Now, Hamm has played 32, 20 and 29 minutes in the last three games and is showing his phenomenal athleticism at times. Same goes for Kai Jones. He’s logged at least 25 minutes in three of the last five games in a defense and rebounding role.

Baker got himself in foul trouble against Tech, but he’s going to get plenty of chances in every game going forward. So will Cunningham, a grinding machine of a rebounder.

“I guess one advantage of having a shorter rotation is those guys know that they can play and attack and be confident,” Smart said. “If they make a mistake, there’s not really a ton of options to take them out.”

What’s interesting is none of those front-line players have to carry the scoring load. Guards Andrew Jones, Courtney Ramey and Matt Coleman III can handle that.

Andrew Jones, the player most expected would be a supporting cast member, poured in 22 points against West Virginia. Then, he did it again against Texas Tech. Jones was named the co-Big 12 player of the week on Monday along with TCU’s Desmond Bane.

Coleman has taken on more defensive assignments with Ramey becoming a primary ball-handler.

Ramey had a career-high 26 points against Kansas State during this winning streak and then had 21 against West Virginia.

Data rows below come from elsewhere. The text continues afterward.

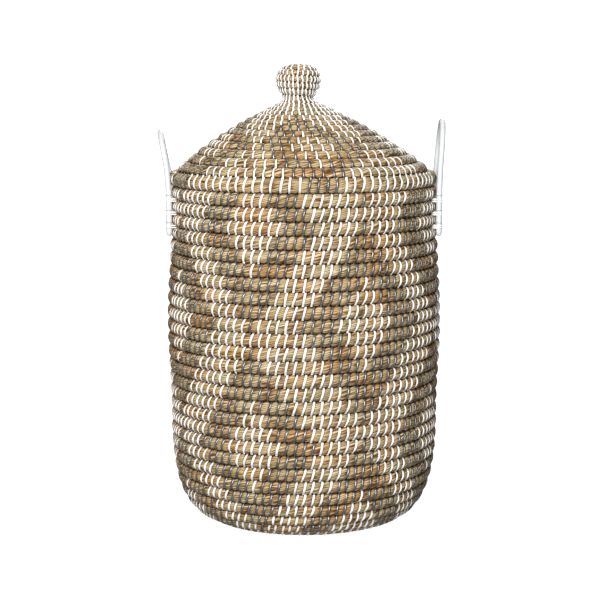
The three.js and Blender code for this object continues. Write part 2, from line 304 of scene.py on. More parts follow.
@dataclass
class Bundle:
    """One unbroken length of sewn seagrass, wound on an outline.

    A point of it lies at a turn (its angle), at a share along the band that the turn covers on
    the outline, and at a share outwards across its thickness. Its section is an ellipse where a
    strip holds it, and swells to a squarer one between the strips.
    """

    outline: Outline
    thickness: Callable[[Array], Array]
    sewing: Sewing
    first: float
    last: float
    edge: Callable[[Array], Array] = stay  # its first edge's place on the outline, at a turn
    place: Callable[[Array], Array] = stay
    seed: int = 1
    squareness: float = 0.86  # the power of its section between strips: under them it is 1
    bare: tuple[bool, bool] = (True, True)  # whether its first and last edges are in the open
    ring = False

    def band(self, turns: Array) -> tuple[Array, Array, Array]:
        """Where the bundle lies on the outline at some turns.

        Args:
            turns: The turns.

        Returns:
            The middle of its band, half of its width and half of its thickness. Where it runs
            out at the end of the outline, the thickness shrinks as the root of the width.
        """
        start = self.edge(turns)
        whole = self.edge(turns + 1) - start
        width = np.clip(np.minimum(start + whole, self.outline.length) - start, 0.01, None)
        half = self.thickness(turns) / 2 * np.sqrt(np.clip(width / whole, 0, 1))
        return start + width / 2, width / 2, half

    def locate(self, turns: Array, along: Array, out: Array, lift: Array | float = 0) -> Array:
        """Points of the bundle.

        The turn is moved on by the strips' lean times the share along, so that the bundle's
        grid runs with its strips.

        Args:
            turns: Where the points lie, in turns.
            along: Shares of half the band, from -1 at its first edge to 1.
            out: Shares of half the thickness, from -1 inside to 1 outside.
            lift: How much further out they lie.

        Returns:
            The points.
        """
        turns, along, out = np.broadcast_arrays(turns, along, out)
        middle, _, _ = self.band(turns)
        radius, _ = self.outline.at(middle, np.zeros_like(middle))
        round_there = FULL_TURN * np.maximum(radius, LEAN_RADIUS)
        leaned = turns + self.sewing.lean / 2 * along / round_there
        middle, wide, half = self.band(leaned)
        radius, height = self.outline.at(middle + wide * along, half * (1 - out) - lift)
        angle = SEAM_ANGLE + FULL_TURN * leaned
        return self.place(np.stack([radius * np.cos(angle), radius * np.sin(angle), height], -1))

    def strips(self) -> tuple[Array, Array]:
        """Where the strips stand: their turns in order, and whether each is grey."""
        turns, greys = [], []
        for turn in range(math.floor(self.first), math.ceil(self.last)):
            count = self.sewing.count(turn)
            offset = (self.sewing.anchor(turn) * count) % 1
            shares = (np.arange(count) + offset) / count
            turns.append(turn + shares)
            greys.append(self.sewing.grey(turn, shares))
        at, grey = np.concatenate(turns), np.concatenate(greys)
        gap = np.gradient(at)
        spread = np.random.default_rng(self.seed).uniform(-1, 1, len(at))
        at = at + spread * self.sewing.jitter * gap
        if not self.ring:
            inside = (at > self.first + END_ROOM * gap) & (at < self.last - END_ROOM * gap)
            at, grey = at[inside], grey[inside]
        return at, grey

    def shade_in_creases(self, turns: Array, along: Array, pull: Array) -> Array:
        """How much painted shade its points get: from 0.8, where it starts, to 1, where it is darkest.

        Shade is painted into the seam with the next row and into the line beside a strip, where
        real shade falls. The edges that lie in the open, along the first turn and the last, get none.

        Args:
            turns: The columns' turns.
            along: The points' shares along the band, a row for each column.
            pull: How near a strip each column is, from 0 to 1.

        Returns:
            The depths, which set its painted shade.
        """
        ends = ((self.first + 1 - turns) / EDGE_FADE, (turns - self.last + 1) / EDGE_FADE)
        near, far = (
            np.full(len(turns), float(bare)) if self.ring else np.clip(end, 0, 1) * bare
            for end, bare in zip(ends, self.bare)
        )
        sewn = 1 - np.where(along < 0, near[:, None], far[:, None])
        seams = (np.abs(along) + SEAM_SHADE_SPREAD * pull[:, None]) * sewn
        return np.maximum(seams, STRIP_SHADE[0] + STRIP_SHADE[1] * pull[:, None])

    def surface(self, start: float, end: float) -> Skin:
        """The bundle's own surface from one turn to another.

        A column's section is pulled in by the strips' grip times exp(-(d / 2.6 mm)^2), where d
        is its distance from the nearest strip. The same number takes the power of its section
        from the squareness to 1, and slow random waves make the bundle uneven.

        Args:
            start: Turn that it starts at.
            end: Turn that it ends at.

        Returns:
            The skin, with u along the bundle and v round it.
        """
        posts = np.concatenate([[self.first], self.strips()[0], [self.last]])
        gaps = np.diff(posts)[:, None]
        bays = (posts[:-1, None] + BAY * gaps).ravel()
        between = bays[(bays > start) & (bays < end)]
        columns = np.concatenate([[start], between, [] if self.ring else [end]])
        away = np.interp(columns, bays, (np.minimum(BAY, 1 - BAY) * gaps).ravel())
        middle, wide, half = self.band(columns)
        radius, _ = self.outline.at(middle, half)
        pull = np.exp(-((away * FULL_TURN * radius / PINCH) ** 2))
        rates = np.round(WAVES) if self.ring else WAVES
        phase = np.random.default_rng(self.seed + 7).uniform(0, FULL_TURN, len(WAVES))
        wave = np.sin(FULL_TURN * columns[:, None] * rates + phase).mean(axis=1)
        along, out = arch(AROUND, 1 + (self.squareness - 1) * (1 - pull[:, None]))
        squeeze = (1 - (self.sewing.grip * pull - WAVE_DEPTH * wave) / half)[:, None]
        shown = np.where(out > 0, out * squeeze, out * (1 + squeeze) / 2)
        swell = 1.05 - 0.1 * pull[:, None]
        grid = self.locate(columns[:, None], along * swell, shown)
        run = np.concatenate([[0], np.cumsum(np.diff(columns) * FULL_TURN * radius[1:])])
        run += GRAIN_STEP * start
        girth = math.pi * (wide.mean() + half.mean()) * MM
        across = np.append(AROUND, 3 * math.pi / 2) / FULL_TURN * girth * self.outline.outside
        skin = tube_skin(
            grid[None], run[None] * MM, across, self.ring, self.outline.outside < 0
        )
        # Painted shade: how dark the seagrass is painted in its seams and beside its strips.
        skin.attributes["groove"] = self.shade_in_creases(columns, along, pull).ravel()
        return skin

    def strip_skin(self, grey: bool, inside: bool) -> Skin:
        """The strips of one colour, on the outside or the inside of the bundle.

        Outside, a strip comes out of the turn before, crosses the seam, goes over the bundle and
        down into the next seam. Inside, it goes back from seam to seam. Its section is a low
        arch of four flats, which smooth shading rounds.

        Args:
            grey: Whether the grey ones are wanted.
            inside: Whether the inside ones are wanted.

        Returns:
            The skin of all of them.
        """
        posts, greys = self.strips()
        half, full = self.band(posts)[2], self.band(posts - 0.5)[2]
        keep = (greys == grey) & (half > STRIP_ROOM * full)
        posts, half = posts[keep], half[keep]
        random = np.random.default_rng(self.seed + 3 + 2 * grey + inside)
        along, out = arch(np.radians(STRIP_INSIDE if inside else STRIP_OUTSIDE), 1)
        if not inside:
            along, out = np.append(STRIP_ROOT[0], along), np.append(STRIP_ROOT[1], out)
        face = -1 if inside else 1
        squeeze = 1 - self.sewing.grip / half * (0.5 if inside else 1)
        proud = self.sewing.rise * (STRIP_SINK + (1 - STRIP_SINK) * out.clip(0, 1) ** 2)
        lifts = proud[:, None] * STRIP_ARCH * face
        widths = self.sewing.width * random.uniform(*STRIP_WIDTHS, len(posts))
        middle, _, _ = self.band(posts)
        radius, _ = self.outline.at(middle, np.zeros_like(middle))
        sway = random.uniform(-STRIP_SWAY, STRIP_SWAY, len(posts))[:, None] * along
        aside = widths[:, None, None] * STRIP_SPREAD * face + sway[:, :, None]
        turns = posts[:, None, None] + aside / (FULL_TURN * radius[:, None, None])
        shown = out[None, :, None] * squeeze[:, None, None]
        grid = self.locate(turns, along[None, :, None], shown, lifts[None])
        run = np.linspace(0, 1, len(along)) * math.pi * STRIP_BEND * MM
        run = run + random.uniform(0, 1, len(posts))[:, None]
        across = STRIP_GIRTH * self.sewing.width * MM
        skin = tube_skin(grid, run, across, False, (self.outline.outside > 0) != inside)
        tone = random.uniform(0, 1, len(posts))
        skin.attributes["tone"] = np.repeat(tone, len(along) * len(STRIP_SPREAD))
        return skin


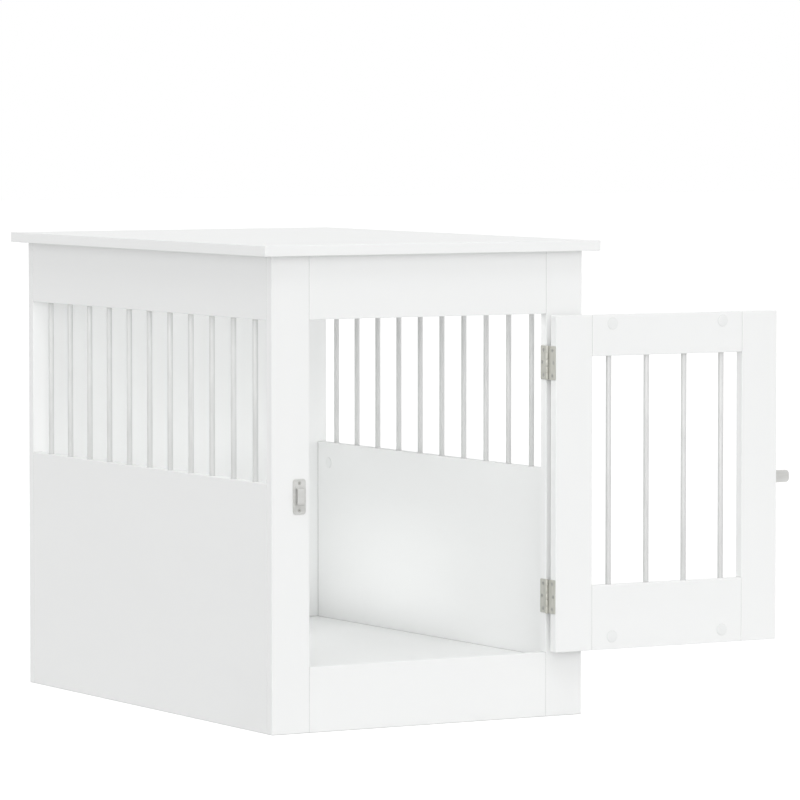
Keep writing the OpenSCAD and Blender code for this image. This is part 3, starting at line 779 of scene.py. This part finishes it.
# Latch: plates with pressed straps, a flat bolt and a turned knob
latchLook = {
    "plateThick": sheetThick,
    "cornerRound": 4,
    "edgeRound": 0.2,
    "plateLength": 52,
    "plateHeight": 38,
    "plateInset": 1.7,
    "guideWidth": 4,
    "guideInset": 0.4,    # how far a guide stands back from the plate's end
    "boltHeight": 18,
    "boltThick": 3,
    "boltThrow": 33.5,
    "boltEndRound": 6,
    "boltEdge": 0.7,
    "slideGap": 0.3,
    "strapSplay": 1.2,
    "strapBend": 1.9,
    "screwMargin": 11.5,
    "screwRoom": 1.2,     # from a screw's head to the plate's long edge
    "knobRadius": 7,
    "knobHeight": 6,
    "stemRadius": 3,
    "studRadius": 2,
    "studPlay": 0.1,
    # the ring in the knob's face: shares of the radius, and depths
    "ring": ((0.62, 0), (0.57, 0.25), (0.52, 0.25), (0.47, 0.05)),
}
keeperLook = {
    "width": 19.5,
    "height": 49,
    "bridgeWidth": 11,
    "play": 1.5,
    "screwRise": 19,
}
strapTop = latchLook["plateThick"] * 2 + latchLook["boltThick"] + latchLook["slideGap"] * 2


def makePlate(name, middle, length, height, look):
    thick, corner = look["plateThick"], look["cornerRound"]
    plate = addBlock(name, (middle - length / 2, -height / 2, 0),
                     (middle + length / 2, height / 2, thick))
    pickEdges(plate, lambda a, b: abs(a.z - b.z) > thick / 2 * mm)
    bpy.ops.mesh.bevel(offset=corner * mm, segments=10, affect="EDGES")
    bpy.ops.object.mode_set(mode="OBJECT")
    return plate


def makeStrap(name, middle, width, insideHeight, look):
    # A strip folded up, over and down, then given its thickness
    thick = look["plateThick"]
    half = insideHeight / 2 + thick
    foot = half + look["strapSplay"]
    path = [(middle - width / 2, -foot, thick / 2), (middle - width / 2, -half, strapTop),
            (middle - width / 2, half, strapTop), (middle - width / 2, foot, thick / 2)]
    strap = addOutline(name, path)
    bpy.ops.mesh.select_all(action="SELECT")
    bpy.ops.mesh.extrude_region_move(TRANSFORM_OT_translate={"value": (width * mm, 0, 0)})
    bpy.ops.mesh.select_all(action="SELECT")
    bpy.ops.mesh.normals_make_consistent(inside=False)
    pickEdges(strap, lambda a, b: abs(a.x - b.x) > mm and min(a.z, b.z) > (strapTop - 0.1) * mm)
    bpy.ops.mesh.bevel(offset=look["strapBend"] * mm, segments=6, affect="EDGES")
    bpy.ops.object.mode_set(mode="OBJECT")
    outward = next(face.normal.z for face in strap.data.polygons if abs(face.normal.z) > 0.9)
    useModifier(strap, "SOLIDIFY", thickness=thick * mm, offset=-1 if outward > 0 else 1,
                use_even_offset=True)
    return strap


def makeBolt(name, look):
    low = look["plateThick"] + look["slideGap"]
    tail = -(look["plateInset"] + look["plateLength"])
    tall = look["boltHeight"] / 2
    bolt = addBlock(name, (tail, -tall, low), (look["boltThrow"], tall, low + look["boltThick"]))
    pickEdges(bolt, lambda a, b: min(a.x, b.x) > 0 and abs(a.z - b.z) > mm)
    bpy.ops.mesh.bevel(offset=look["boltEndRound"] * mm, segments=12, affect="EDGES")
    pickFaces(bolt, lambda middle, normal: normal.z > 0.9)
    bpy.ops.mesh.region_to_loop()
    bpy.ops.mesh.bevel(offset=look["boltEdge"] * mm, segments=3, affect="EDGES")
    bpy.ops.object.mode_set(mode="OBJECT")
    knobX = -(look["plateInset"] + look["guideWidth"] + look["slideGap"] + look["stemRadius"])
    hollow, through = look["studRadius"] + look["studPlay"], look["boltThick"] * 3
    hole = addTurned("hole", [(0, 0), (hollow, 0), (hollow, through), (0, through)])
    hole.data.transform(Matrix.Translation((knobX * mm, 0, 0)))
    cutBy(bolt, hole)
    return bolt, knobX


def makeKnob(name, look):
    # Turned knob: stud, stem, rounded rim and a shallow ring in its face
    low = look["plateThick"] + look["slideGap"]
    neck = strapTop + look["slideGap"]
    radius, tall, soft = look["knobRadius"], look["knobHeight"], look["knobHeight"] / 3
    outline = [(0, low), (look["studRadius"], low), (look["studRadius"], low + look["boltThick"]),
               (look["stemRadius"], low + look["boltThick"]), (look["stemRadius"], neck),
               (radius - soft, neck)]
    outline += [(radius - soft + soft * math.cos(a), neck + soft + soft * math.sin(a))
                for a in (-1.3, -0.9, -0.45, 0)]
    outline += [(radius - soft + soft * math.cos(a), neck + tall - soft + soft * math.sin(a))
                for a in (0, 0.45, 0.9, 1.3)]
    face = neck + tall
    outline += [(radius * share, face - depth) for share, depth in look["ring"]]
    outline += [(0, face)]
    return addTurned(name, outline, 56)


def plateScrewPlaces(look):
    rise = look["plateHeight"] / 2 - screwLook["headRadius"] - look["screwRoom"]
    for x in (look["screwMargin"], look["plateLength"] - look["screwMargin"]):
        for side in (-1, 1):
            yield Matrix.Translation(Vector((-look["plateInset"] - x, side * rise, 0)) * mm)


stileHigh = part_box("door_latch_stile")[1]
boltLow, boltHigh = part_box("latch_bolt")
latchPlace = placedAt((stileHigh.x, stileHigh.y, (boltLow.z + boltHigh.z) / 2), (1, 0, 0), (0, 1, 0))
keeperLow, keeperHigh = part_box("keeper_plate")
keeperMiddle = (keeperLow + keeperHigh) / 2
keeperPlace = placedAt((keeperMiddle.x, keeperHigh.y, keeperMiddle.z), (-1, 0, 0), (0, -1, 0))

guideSpan = latchLook["boltHeight"] + 2 * latchLook["slideGap"]
plateMiddle = -latchLook["plateInset"] - latchLook["plateLength"] / 2
latchScrewPlaces = list(plateScrewPlaces(latchLook))
latchPlate = makePlate("latchPlateWithGuides", plateMiddle, latchLook["plateLength"],
                       latchLook["plateHeight"], latchLook)
sinkScrews(latchPlate, latchScrewPlaces)
guideMiddle = (latchLook["guideWidth"] + latchLook["guideInset"]) / 2
guideWide = latchLook["guideWidth"] - latchLook["guideInset"]
for x in (guideMiddle, latchLook["plateLength"] - guideMiddle):
    weld(latchPlate, makeStrap("guide", -latchLook["plateInset"] - x, guideWide, guideSpan, latchLook))
roundEdges(latchPlate, latchLook["edgeRound"])
latchPlate.data.transform(latchPlace)
finishPiece(latchPlate, "door", "latch_steel", "latch_plate")
makeScrews("latchScrewSet", "latch_screws", "door", [latchPlace @ place for place in latchScrewPlaces])

bolt, knobX = makeBolt("slidingBolt", latchLook)
bolt.data.transform(latchPlace)
finishPiece(bolt, "bolt", "latch_steel", "latch_bolt")
knob = makeKnob("boltKnob", latchLook)
knob.data.transform(latchPlace @ Matrix.Translation((knobX * mm, 0, 0)))
finishPiece(knob, "bolt", "latch_steel", "latch_knob")

keeperScrewPlaces = [Matrix.Translation((0, side * keeperLook["screwRise"] * mm, 0)) for side in (-1, 1)]
keeper = makePlate("keeperWithBridge", 0, keeperLook["width"], keeperLook["height"], latchLook)
sinkScrews(keeper, keeperScrewPlaces)
weld(keeper, makeStrap("bridge", 0, keeperLook["bridgeWidth"],
                       latchLook["boltHeight"] + 2 * keeperLook["play"], latchLook))
roundEdges(keeper, latchLook["edgeRound"])
keeper.data.transform(keeperPlace)
finishPiece(keeper, "crate_body", "latch_steel", "keeper_plate")
makeScrews("keeperScrewSet", "keeper_screws", "crate_body",
           [keeperPlace @ place for place in keeperScrewPlaces])
bpy.data.objects.remove(firstScrew)
say("latch")

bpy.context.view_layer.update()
say("finished")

He dropped back to 12 points against Tech but made a eye-popping, off-balance 3-pointer that gave Texas a seven-point lead late.

None of this is how Smart envisioned it last summer or fall. But this is the Longhorns’ reality now.

“If you go in there with anything other than a level of confidence and belief, unwavering connectivity,” Smart said, “then it’s going to be a tough, tough day.”